Knocking on the door won’t do much, but will cause some yelling from the other side, warning the party to go away as nothing good will come from barging in. “Leave us alone, we’re not hurting anyone,” a chorus of high-pitched, squeaky voices will say.
The party can decide to leave for Brob, Cal, and the town guard to deal with the situation, but if they choose to bust in, they will be met by a clan of ratfolk. They hiss at the intruders and one approaches as the rest huddle around a large pile of hats. Several of them can be seen chomping on a hat or two.
Heading toward the party is a particularly gnarly-looking ratfolk male, which also appears to be the one they were chasing through the sewers. He appears to be the leader of the group and explains they intend to hurt no one. They are simply stealing hats to eat. They previously attempted to live with the townfolk, but due to their grotesque features, the townsfolk exiled them to the sewers.
If Brob and Cal are with the party, they will back the story up, but still be furious about the hats.
At this point, the party has some options of how to proceed.
- Defeat the ratfolk in their lair and return all of the hats to the townsfolk
- If the party goes this route, the ratfolk will begin fighting, but will also furiously swap between hats, each one triggering different effects that make them more powerful.
- Returning the hats will warrant a 200gp reward from the townsfolk, roughly 1gp for each hat returned
- Determine some sort of peace treaty between the ratfolk and the townsfolk, allowing the ratfolk to return to society
- The ratfolk will demand a weekly supply of hats or shoes to eat.

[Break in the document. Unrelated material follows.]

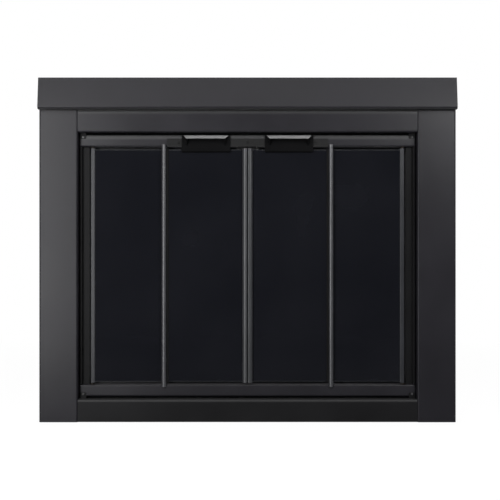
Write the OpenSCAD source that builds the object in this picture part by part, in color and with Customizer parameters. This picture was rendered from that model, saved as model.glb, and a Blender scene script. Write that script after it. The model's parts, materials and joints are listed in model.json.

- In this case, the party will be rewarded with a Helm of Comprehend Languages and Read Magic
- Side with the ratfolk, but convince them to give Cal his hat back.
- They will have to think of something clever to barter away
- No reward other than lifelong gratitude from Cal and Brob, which, I mean, friendship was the real reward along.
Whatever the party decides to do, the townsfolk will generally react positively as long as they don’t learn that the ratfolk exist AND the party didn’t do anything about the hats.